Data Reveals Google Must Help Alphabet With Ad Revenue

sundar pichai

You might be a sightly confused over the whole commotion that Google’s announcement yesterday caused, as it came without any notorious previous hint or any kind of warning. Google is now owned by a new company founded by the two visionary men that back in 1998 created the search behemoth known as Google. Larry Page and Sergey Brin will now be commanding Alphabet, a company that came to strip Google from several of its smaller branches such as Calico (which is mainly focused in lengthening the human life span), Nest (a company that manufactures smart home appliances and devices), and Sidewalk (which has a vision of reinventing the normal city model). Most of the media has focused on what the main goal of Alphabet will be, without mentioning how this move will affect Google itself. Well, prior to this rather surprising move by Google’s co-founders, the company’s overall core business was significantly slowing down, not stalling in any way, but just becoming somewhat stable, which motivated Larry Page to do something in order to change Google’s situation.

Larry Page has always said that “over time companies tend to get comfortable doing the same thing, just making incremental changes. But in the technology industry, where revolutionary ideas drive the next big growth areas, you need to be a bit uncomfortable to stay relevant”  Google was going through this phase, continuously explaining, but losing its relevancy. Google’s latest quarterly earnings report revealed two major elements, the first one being the growth change for the cost-per-click, which is a metric that advertisers pay each time their ad is clicked by someone if served by Google; and the second one being an annualized growth rate for paid clicks, which is based on the total number of clicks on an ad.

Even if the left-hand graph actually shows that the overall CPC number has decreased significantly for a few years now, Google has addressed this and said that it is due to a huge shift to YouTube-based ads, which has a less steep price for displaying ads. The righ-hand chart, revealed that although the number of paid clicks is still increasing inside Google’s own sites, it has decreased in the company’s partners’ websites. But despite these issues, Q2 2015 had a major increase in the growth of paid clicks, which as a result made the stock rise by more than 10 percent.

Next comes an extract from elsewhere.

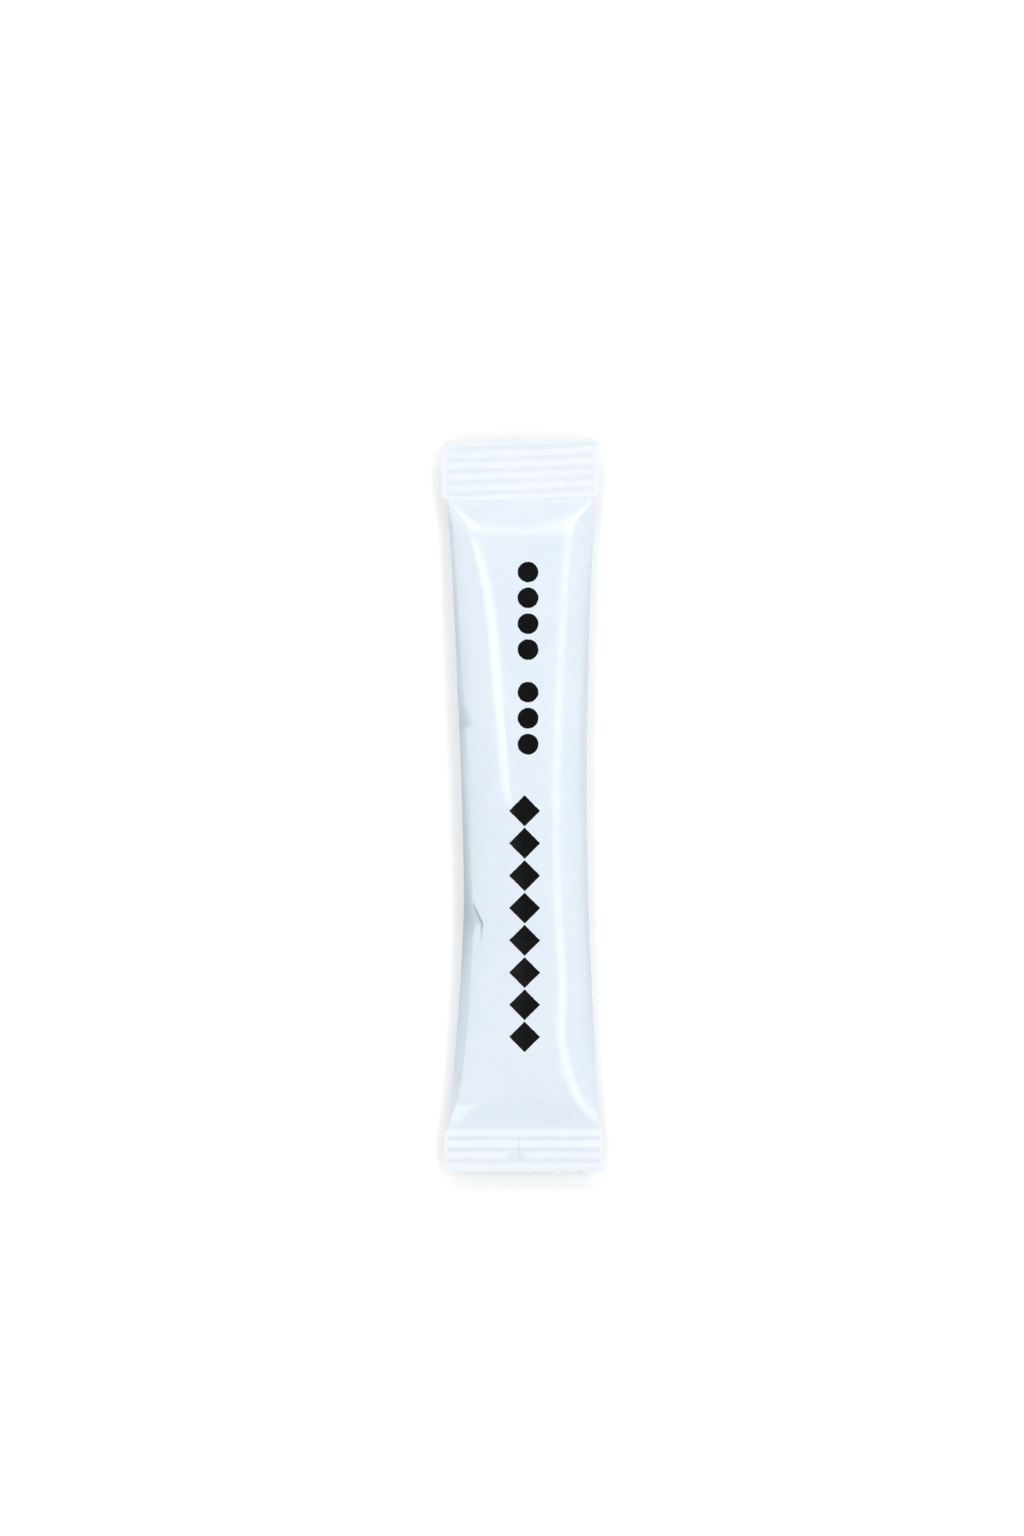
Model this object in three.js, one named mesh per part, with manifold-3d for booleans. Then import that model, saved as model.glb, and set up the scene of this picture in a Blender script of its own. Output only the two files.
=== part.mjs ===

Alphabet will ultimately help Google’s future, as the company will now be able to focus on its ad network, which is Google’s main source of revenue. The new CEO at Google, Sundar Pichai, will surely focus mainly on finding a new strategy to keep helping Google’s core business to further grow. Giving Alphabet more funds to allow at least one of its many adventurous future projects expand enough to generate a stable source of income for the newly created company.